Sometimes, to remind herself why she's fighting, McFadden recalls her first meet at Atholton two years ago. She raced the 400 meters in a heat filled with runners. Even though her result didn't count, she came from behind and finished before anyone else. The crowd cheered. Classmates hugged her. On the way home from the meet, McFadden called her grandparents and recounted what she called the best day of her life.

"I'd never felt that emotion of being on a school team with all my friends," McFadden said.

She's now excluded from those coveted moments of camaraderie. The Atholton team made T-shirts depicting each athlete as a different animal, but the girls never made one for McFadden because, they said, they didn't know her size. After a few awkward exchanges with Dwight Bowler, the Raiders' coach -- they never talked about his daughter's letter -- McFadden stopped practicing with Bowler's distance group and joined the Atholton sprint group.

During a recent practice, McFadden sped around the track, her eyes locked on the ground ahead. She circled alone for almost 20 minutes, whizzing by teammates whose own practices unfolded in group drills and jokes. At the end of her workout, McFadden pulled up next to six teenagers who stood near the bleachers. They stared back at her warily.

"Anybody want to come around with me?" McFadden asked.

Nobody answered.

"Fine," McFadden said. "I'll just go again by myself."

McFadden spends her free time with school friends who know nothing about track. She vents to elite wheelchair athletes, particularly Scott Hollenbeck, who fought a similar legal battle in Illinois 20 years ago.

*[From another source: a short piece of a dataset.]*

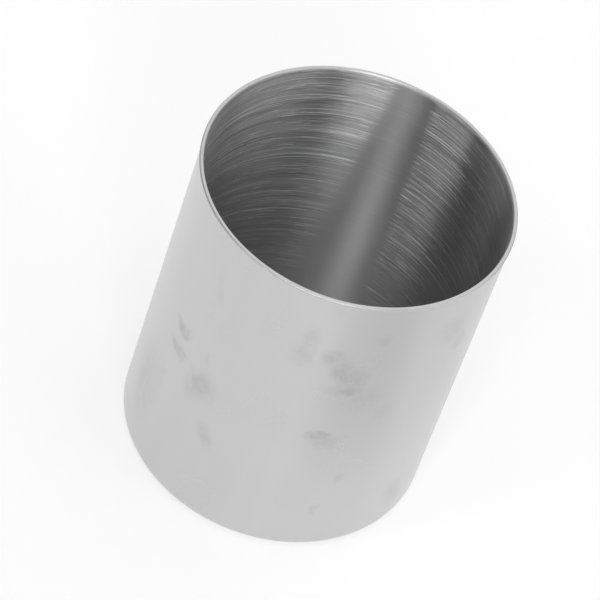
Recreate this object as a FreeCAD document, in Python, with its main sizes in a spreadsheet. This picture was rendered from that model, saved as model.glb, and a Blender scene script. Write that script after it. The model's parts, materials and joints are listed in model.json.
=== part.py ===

"I tell her that this is the hardest thing she's ever going to do," Hollenbeck said. "If you think it's awkward being the kid in a wheelchair, it's way more awkward being the person who is off in the corner alone, getting those nasty glares in a locker room. But if not Tatyana, who? And if not now, when?"

Still, McFadden sometimes comes home from practice near tears. Last month, she slept "a ton because of being depressed," McFadden said.

"Sometimes, other girls are just like, 'Oh my gosh, I hate her so much and blah, blah, blah,' " said Kate Caffrey, a senior distance runner at Atholton. "I just try to avoid her and not to be mean. But we're all thinking the same thing: enough of this Tatyana controversy. We just want to move on and think about something else. It needs to end."

It might well end in the courtroom later this month. But in the track community, another theory has gained momentum: McFadden's fight has created so much vitriol, coaches and athletes said, that no judge's verdict will register with finality.

"The real resolution is going to come at the state meet," said Jaeger, the host of Mdrunning.net. "If Tatyana gets to race, some coaches have told me they'll pull their athletes right off the track. They'll protest, and Tatyana will race by herself."